**Requirement:**
Using the listing below, give the number of lines where "import" appears, and nothing else.
-------
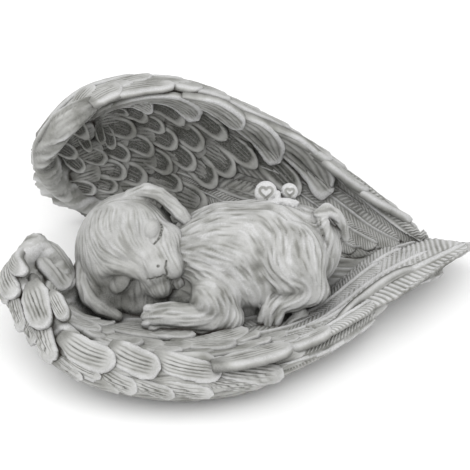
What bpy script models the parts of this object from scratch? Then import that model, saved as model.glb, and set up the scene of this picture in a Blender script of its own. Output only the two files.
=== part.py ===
# A puppy asleep in a pair of cupped angel wings, with a butterfly on its rump: one small cast ornament.
# The casting is drawn for a length of 200 units along X. The viewer stands at -Y, and Z is up.
import math

import bmesh
import bpy
import numpy as np

# Sizes in metres. The whole figure, its pose and its carving follow the casting's length.
CASTING_LENGTH = 0.200
UNIT = CASTING_LENGTH / 200.0
FEATHER_THICKNESS = 0.0026
RIM_RADIUS = 0.0022
REMESH_SIZE = 0.00115
MOST_TRIANGLES = 9400
# Moves the drawn figure so that the middle of its outline in plan is the origin.
STAND_AT = (-1.9, 3.7, 0.0)
STONE_GREY = (0.47, 0.47, 0.45, 1.0)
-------
**Response:**
5